The scene is rather extraordinary when we examine it closely. This poor woman who, like the Daughter of Jairus, is also obviously dying and must be extremely weak, somehow makes her way, no doubt painfully, through the thick crowd to just touch the hem of Jesus’ cloak. She has faith that she will be healed by doing only that. And she is, as soon as she touches him (“immediately” says Mark). Mark further states that she felt within her body the hemorrhaging cease. Can you imagine what that must have felt like for this unnamed woman after twelve long years of suffering and pain getting worse and worse? Amazingly, Jesus felt it too and it stopped him in his tracks as he asks who touched him. Of course, his incredulous disciples could only wonder what he was talking about considering the pressing crowd engulfing them. But the Lord knows and persists, looking through the crowd. The poor woman finally comes forward (trembling, not only at the awareness of what had just happened to her but also realizing that by touching Jesus, she, who according to Jewish law was considered ritually “unclean,” had by touching him, broken that law) to tell him the whole story. But Jesus (caring nothing about that) tells her joyfully, “Take courage my daughter (in Matthew’s account), your faith has saved you! Go in peace and be cured of your affliction.” It is one of the most moving stories of healing in the gospels.
Then some arrive to break the sad news to Jairus that his daughter has died. “Do not be afraid,” Jesus tells him (probably while embracing him), “Only have faith,” and they continue to the house where people have already begun the ritualized mourning, “weeping and wailing” loudly. When Jesus tells them that the girl is only sleeping, the people “laugh him to scorn” (the more appropriate translation), for they all knew quite well when a girl was dead since it happened all the time. But Jesus puts everyone out but Jairus, his wife and his Apostles and, taking the girl by the hand, he says to her in Aramaic (the language of ancient Palestine of Jesus’ day), “Young girl, I say to you, arise.” It is the exact same thing he says to the dead son of the Widow of Nain when he raised him from the dead (the only other one besides Lazarus he raises from death in the gospels). Again, can you imagine what the girl’s parents’ must have felt to see their daughter now stand up and walk! I’ve always found it a bit amusing, I’m afraid, that he told them to give her something to eat. Dying takes a lot out of you, I suppose! He also told them not to tell anyone, which seems rather remarkable. I’m sure that for the rest of their lives, that was the only thing they ever told everyone who would listen to them, as did everyone else who was blessed enough to have met Jesus.

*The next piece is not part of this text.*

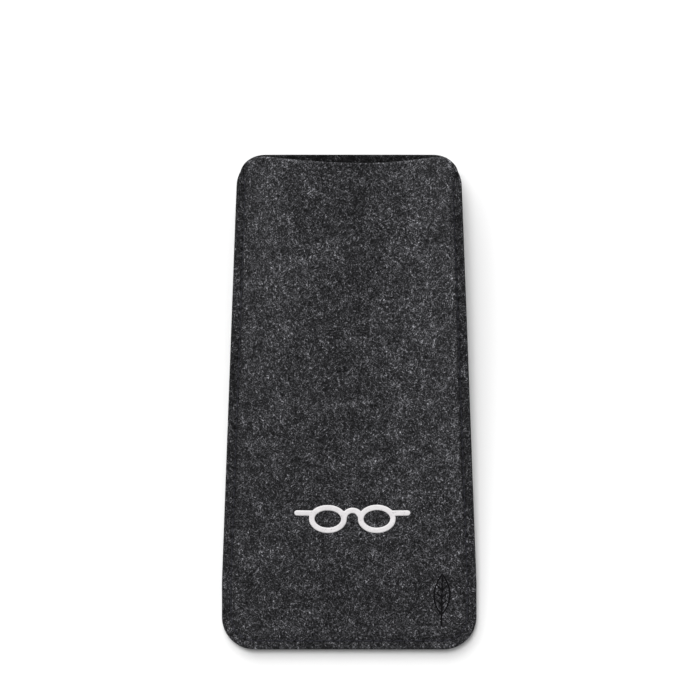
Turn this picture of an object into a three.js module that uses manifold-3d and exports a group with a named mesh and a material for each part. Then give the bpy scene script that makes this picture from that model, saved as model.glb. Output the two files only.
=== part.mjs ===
// A soft felt sleeve for one pair of glasses. It lies on its back panel, with its mouth towards +Y.
// Two felt panels are sewn together down both sides and along the bottom, and bow apart to the mouth.
// Millimetres. The origin is under the middle of the sleeve, on the surface that it lies on.

import * as THREE from 'three';
import { mergeVertices } from 'three/addons/utils/BufferGeometryUtils.js';
import Module from 'manifold-3d';

const wasm = await Module();
wasm.setup();

// Felt panels
const LENGTH = 180;
const WIDTH = 92.6; // across the bottom, where the sleeve is flat
const MOUTH_WIDTH = 80.8; // the open mouth draws the sides in
const TAPER_START = 25; // height above the bottom edge where the sides begin to draw in
const BOTTOM_CORNER = 12; // corner radii
const MOUTH_CORNER = 11;
const FELT = 2.5; // thickness of one panel
const PANEL_GAP = 0.3; // between the two panels where they are sewn
const BOW = 13.5; // how far each panel stands away from the seam at the middle of the mouth
const BOW_POWER = 1.2; // how gently the bow starts at the bottom seam
const SHOULDER_POWER = 4; // how flat the top of the bow is
const FLAT_TOP = 1.04; // above 1, the middle of each panel is quite flat
const SEAM_FILLET = 4; // radius with which a panel turns up from the seam
const MOUTH_FILLET = 10; // the same at the mouth, where no seam holds the edges together
const MOUTH_DIP = 2.8; // the front panel's mouth edge sags this far below its corners
const MOUTH_DIP_AT = 6; // where it sags the most, to the right of the middle

// Seam
const SEAM_INSET = 3.3; // from the cut edges
const SEAM_BELOW_MOUTH = 9;
const LOOSE_LENGTH = 14; // the panels' edges start to part this far below the mouth
const THREAD_RADIUS = 0.3;
const THREAD_DEPTH = 0.35; // from the felt's face to the middle of the thread
const GROOVE_RADIUS = THREAD_RADIUS + 0.3;

// Printed marks on the front panel
const FILM = 0.25; // thickness
const FILM_GAP = 0.1; // between the felt and the film
const SPECTACLES_AT = new THREE.Vector2(1.1, -41.2);
const LEAF_AT = new THREE.Vector2(33.5, -71.5);

// How finely the faceted solids follow their curves
const COLUMNS = 22;
const ROWS = 30;
const SEAM_STEPS = 90;
const FILM_ARC_STEPS = 7;

const TOP = LENGTH / 2;
const BOTTOM = -LENGTH / 2;
const SEAM_BOTTOM = BOTTOM + SEAM_INSET;

// Half the sleeve's width at y, its corners left square.
function squareHalfWidth(y) {
  const taper = (y - BOTTOM - TAPER_START) / (LENGTH - TAPER_START);
  return (WIDTH + (MOUTH_WIDTH - WIDTH) * Math.max(0, taper)) / 2;
}

// How much a round corner takes off the half width, at a distance from the end edge.
function cornerLoss(radius, distance) {
  const reach = Math.max(0, radius - distance);
  return radius - Math.sqrt(radius * radius - reach * reach);
}

function outlineHalfWidth(y) {
  return squareHalfWidth(y) - cornerLoss(MOUTH_CORNER, TOP - y) - cornerLoss(BOTTOM_CORNER, y - BOTTOM);
}

function seamHalfWidth(y) {
  return squareHalfWidth(y) - SEAM_INSET;
}

// How far each panel's middle stands away from the seam: nothing at the bottom seam, the most at the mouth.
function bowAt(y) {
  const along = THREE.MathUtils.clamp((y - SEAM_BOTTOM) / (TOP - SEAM_BOTTOM), 0, 1);
  return BOW * Math.sin(along * Math.PI / 2) ** BOW_POWER;
}

// The shape of the bow across a panel, from 0 at the seam and outside it to 1 in the middle.
// Above the seam's ends the panels part from the cut edge inwards, and more gently.
function crownAt(x, y) {
  const loose = THREE.MathUtils.smoothstep(y, TOP - LOOSE_LENGTH, TOP);
  const half = seamHalfWidth(y) + SEAM_INSET * loose;
  const fillet = THREE.MathUtils.lerp(SEAM_FILLET, MOUTH_FILLET, loose);
  const rise = (distance) => Math.hypot(distance, fillet) - fillet;
  const inwards = rise(Math.max(0, half - Math.abs(x))) / rise(half);
  return Math.min(1, FLAT_TOP * (1 - (1 - inwards) ** SHOULDER_POWER));
}

// How far the front panel sags towards the bottom, the most at its mouth edge.
function dipAt(x, y) {
  const reach = x < MOUTH_DIP_AT ? seamHalfWidth(y) + MOUTH_DIP_AT : seamHalfWidth(y) - MOUTH_DIP_AT;
  const away = (x - MOUTH_DIP_AT) / reach;
  return MOUTH_DIP * Math.max(0, 1 - away * away) ** 1.5 * (bowAt(y) / BOW) ** 2;
}

// A point on the inner face of a panel. The side is 1 for the front panel and -1 for the back one.
function innerPoint(side, x, y) {
  const crown = crownAt(x, y);
  const seamHeight = FELT + PANEL_GAP / 2 + bowAt(y);
  const dip = side > 0 ? dipAt(x, y) : 0;
  return new THREE.Vector3(x, y - dip, seamHeight + side * (PANEL_GAP / 2 + bowAt(y) * crown));
}

// The direction out of a panel's outer face.
function outwards(side, x, y) {
  const step = 0.01;
  const across = innerPoint(side, x + step, y).sub(innerPoint(side, x - step, y));
  const along = innerPoint(side, x, y + step).sub(innerPoint(side, x, y - step));
  return across.cross(along).normalize().multiplyScalar(side);
}

// A point at a height above the inner face of a panel: 0 is the inner face, FELT the outer one.
function panelPoint(side, x, y, height) {
  return innerPoint(side, x, y).addScaledVector(outwards(side, x, y), height);
}

// Moves every vertex of a geometry to where place puts it.
function warp(geometry, place) {
  const position = geometry.attributes.position;
  const vertex = new THREE.Vector3();
  for (let i = 0; i < position.count; i += 1) {
    vertex.fromBufferAttribute(position, i);
    const moved = place(vertex);
    position.setXYZ(i, moved.x, moved.y, moved.z);
  }
  return geometry;
}

function toSolid(geometry) {
  const bare = geometry.clone();
  bare.deleteAttribute('normal');
  bare.deleteAttribute('uv');
  const merged = mergeVertices(bare, 1e-5);
  return new wasm.Manifold(new wasm.Mesh({
    numProp: 3,
    vertProperties: new Float32Array(merged.attributes.position.array),
    triVerts: new Uint32Array(merged.index.array),
  }));
}

function toGeometry(solid) {
  const mesh = solid.getMesh();
  const geometry = new THREE.BufferGeometry();
  geometry.setAttribute('position', new THREE.BufferAttribute(mesh.vertProperties, 3));
  geometry.setIndex(new THREE.BufferAttribute(mesh.triVerts, 1));
  geometry.computeVertexNormals();
  return geometry;
}

// A slab of felt whose rows and columns crowd towards the edges, where the outline and the bow turn most.
function panelSolid(side) {
  const slab = new THREE.BoxGeometry(2, 2, FELT, COLUMNS, ROWS, 1);
  const crowd = (value) => Math.sin(value * Math.PI / 2);
  warp(slab, (vertex) => {
    const y = TOP * crowd(vertex.y);
    const x = outlineHalfWidth(y) * crowd(vertex.x);
    return panelPoint(side, x, y, FELT / 2 + side * vertex.z);
  });
  return toSolid(slab);
}

// The line of the seam seen from the front: down one side, round the bottom and up the other side.
function seamOutline() {
  const start = TOP - SEAM_BELOW_MOUTH;
  const half = seamHalfWidth(BOTTOM);
  const radius = BOTTOM_CORNER - SEAM_INSET;
  const line = new THREE.Path();
  line.moveTo(seamHalfWidth(start), start);
  line.lineTo(half, BOTTOM + TAPER_START);
  line.lineTo(half, SEAM_BOTTOM + radius);
  line.absarc(half - radius, SEAM_BOTTOM + radius, radius, 0, -Math.PI / 2, true);
  line.absarc(radius - half, SEAM_BOTTOM + radius, radius, -Math.PI / 2, -Math.PI, true);
  line.lineTo(-half, BOTTOM + TAPER_START);
  line.lineTo(-seamHalfWidth(start), start);
  return line;
}

// Points along the seam, just under the outer face of one panel.
function seamRoute(side) {
  const points = seamOutline().getSpacedPoints(SEAM_STEPS);
  return points.map((point) => panelPoint(side, point.x, point.y, FELT - THREAD_DEPTH));
}

// A cord of the given radius along the seam of one panel.
function seamCord(side, radius) {
  const section = new THREE.Shape().absarc(0, 0, radius, 0, 2 * Math.PI);
  return new THREE.ExtrudeGeometry(section, {
    steps: SEAM_STEPS,
    curveSegments: 4,
    extrudePath: new THREE.CatmullRomCurve3(seamRoute(side)),
  });
}

// One felt panel, with the round-ended groove that its thread lies in.
function panelGeometry(side) {
  const route = seamRoute(side);
  let groove = toSolid(seamCord(side, GROOVE_RADIUS));
  for (const end of [route[0], route.at(-1)]) {
    const ball = new THREE.SphereGeometry(GROOVE_RADIUS, 8, 6);
    groove = groove.add(toSolid(ball.translate(end.x, end.y, end.z)));
  }
  return toGeometry(panelSolid(side).subtract(groove));
}

// A closed ring between two ellipses.
function ellipseRing(x, y, radiusX, radiusY, stroke) {
  const ring = new THREE.Shape().absellipse(x, y, radiusX, radiusY, 0, 2 * Math.PI);
  ring.holes.push(new THREE.Path().absellipse(x, y, radiusX - stroke, radiusY - stroke, 0, 2 * Math.PI));
  return ring;
}

// A bar with round ends.
function roundBar(x1, y1, x2, y2, stroke) {
  const angle = Math.atan2(y2 - y1, x2 - x1);
  const bar = new THREE.Shape();
  bar.absarc(x1, y1, stroke / 2, angle + Math.PI / 2, angle + 3 * Math.PI / 2);
  bar.absarc(x2, y2, stroke / 2, angle - Math.PI / 2, angle + Math.PI / 2);
  return bar;
}

// An arch of constant stroke, standing on the two points (x - radius, y) and (x + radius, y).
function arch(x, y, radius, stroke) {
  const band = new THREE.Shape();
  band.absarc(x, y, radius + stroke / 2, 0, Math.PI);
  band.absarc(x, y, radius - stroke / 2, Math.PI, 0, true);
  return band;
}

// A pair of spectacles seen from the front, with its arms opened flat to the sides.
function spectaclesShapes() {
  const stroke = 2;
  const lens = { x: 8.9, radiusX: 6.9, radiusY: 5.3 };
  const bridgeY = 0.2;
  const armY = 2.1;
  const armTip = 19.9;
  const shapes = [arch(0, bridgeY, lens.x - lens.radiusX + stroke / 2, stroke)];
  for (const hand of [-1, 1]) {
    shapes.push(ellipseRing(hand * lens.x, 0, lens.radiusX, lens.radiusY, stroke));
    const hinge = lens.x + lens.radiusX - stroke;
    shapes.push(roundBar(hand * hinge, armY, hand * armTip, armY, stroke));
  }
  return shapes;
}

// A leaf's outline, from the stem up one side to the tip and down the other side.
function leafOutline(halfWidth, stemY, tipY) {
  const third = (tipY - stemY) / 3;
  const lowBulge = halfWidth * 1.4;
  const highBulge = halfWidth * 1.25;
  const outline = new THREE.Shape();
  outline.moveTo(0, stemY);
  outline.bezierCurveTo(lowBulge, stemY + third, highBulge, tipY - third, 0, tipY);
  outline.bezierCurveTo(-highBulge, tipY - third, -lowBulge, stemY + third, 0, stemY);
  return outline;
}

// An upright leaf drawn in thin lines: its edge, its middle rib with a stem, and pairs of side ribs.
function leafShapes() {
  const stroke = 0.5;
  const halfWidth = 3.1;
  const stemEndY = -9.2;
  const stemY = -5.5;
  const tipY = 9.5;
  const ribReach = 1.5;
  const edge = leafOutline(halfWidth, stemY, tipY);
  edge.holes.push(leafOutline(halfWidth - stroke, stemY + 3 * stroke, tipY - 3 * stroke));
  const shapes = [edge, roundBar(0, stemEndY, 0, tipY - 2 * stroke, stroke)];
  for (const y of [-1.8, 0.9, 3.6]) {
    for (const hand of [-1, 1]) {
      shapes.push(roundBar(0, y, hand * ribReach, y + ribReach, stroke));
    }
  }
  return shapes;
}

// Shapes drawn flat, joined to one film and laid on the front panel with their origin at a place.
function filmGeometry(shapes, place) {
  const solids = shapes.map((shape) => toSolid(new THREE.ExtrudeGeometry(shape, {
    depth: FILM,
    curveSegments: FILM_ARC_STEPS,
    bevelEnabled: false,
  })));
  const joined = solids.reduce((whole, solid) => whole.add(solid));
  return warp(toGeometry(joined), (vertex) => (
    panelPoint(1, place.x + vertex.x, place.y + vertex.y, FELT + FILM_GAP + vertex.z)
  ));
}

function piece(name, geometry, color, roughness) {
  const material = new THREE.MeshStandardMaterial({ color, roughness, metalness: 0 });
  const mesh = new THREE.Mesh(geometry, material);
  mesh.name = name;
  return mesh;
}

const sleeve = new THREE.Group();
sleeve.add(
  piece('front_panel', panelGeometry(1), 0x3c3d40, 1),
  piece('back_panel', panelGeometry(-1), 0x3c3d40, 1),
  piece('front_thread', seamCord(1, THREAD_RADIUS), 0x14151b, 0.7),
  piece('back_thread', seamCord(-1, THREAD_RADIUS), 0x14151b, 0.7),
  piece('spectacles_print', filmGeometry(spectaclesShapes(), SPECTACLES_AT), 0xe6e3e6, 0.6),
  piece('leaf_print', filmGeometry(leafShapes(), LEAF_AT), 0x0e0e10, 0.6),
);

export default sleeve;
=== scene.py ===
"""A soft sleeve for a pair of glasses: two charcoal felt panels, sewn together and bowed open at the mouth.

The sleeve lies on its back panel with its mouth towards +Y. Everything is in metres, in the CAD frame.
"""

import math

import bpy
import numpy as np
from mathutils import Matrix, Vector, noise


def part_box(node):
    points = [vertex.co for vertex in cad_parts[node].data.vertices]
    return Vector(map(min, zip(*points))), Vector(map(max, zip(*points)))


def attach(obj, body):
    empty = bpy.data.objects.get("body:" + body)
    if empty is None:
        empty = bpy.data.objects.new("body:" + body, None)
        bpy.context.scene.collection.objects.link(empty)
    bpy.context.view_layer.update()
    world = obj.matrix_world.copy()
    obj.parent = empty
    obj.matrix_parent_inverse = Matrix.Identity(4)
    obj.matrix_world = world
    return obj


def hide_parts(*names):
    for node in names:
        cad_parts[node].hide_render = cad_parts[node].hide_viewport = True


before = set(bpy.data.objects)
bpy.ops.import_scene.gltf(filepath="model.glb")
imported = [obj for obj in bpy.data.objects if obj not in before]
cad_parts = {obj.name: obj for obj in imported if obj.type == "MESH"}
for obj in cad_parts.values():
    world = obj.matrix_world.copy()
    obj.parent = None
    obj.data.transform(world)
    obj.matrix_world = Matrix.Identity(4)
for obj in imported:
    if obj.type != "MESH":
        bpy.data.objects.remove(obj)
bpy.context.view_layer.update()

MM = 0.001

# ------------------------------------------------------------------ sizes, from the frame

back_low, back_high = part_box("back_panel")
front_low, front_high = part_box("front_panel")
thread_low, thread_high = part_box("front_thread")

THREAD = 0.6 * MM  # the thickness of the thread in the CAD model
FELT = 2.5 * MM  # the felt's thickness
PANEL_GAP = 0.3 * MM  # between the two panels where they are sewn
BOTTOM, TOP = back_low.y, back_high.y
LENGTH = TOP - BOTTOM
WIDTH = front_high.x - front_low.x
BOW = (front_high.z - 2 * FELT - PANEL_GAP) / 2  # from the seam to a panel's middle, at the mouth
SEAM_INSET = (WIDTH - (thread_high.x - thread_low.x - THREAD)) / 2
SEAM_START = thread_high.y  # the seam's two ends, below the mouth
SEAM_BOTTOM = BOTTOM + SEAM_INSET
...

These stories in the gospels of women encountering Jesus are by far the most wonderful of all Jesus’ encounters. It is women in the gospels- the women in today’s passage, the Samaritan woman at the well, the Syrophoenician woman, the woman who showed great love, the woman caught in adultery, the stooped over woman, the widow of Nain, Mary Magdalene, Martha and Mary, Anna in the temple, Elizabeth and the Blessed Mother herself- who make the greatest impressions on us. That these stories of women are in the gospels at all, written during a time of extreme patriarchy, is an enormous testimony to them all, as well as to all women, and a profound message to the Church down through the centuries that continues to beg to be, finally, well heeded.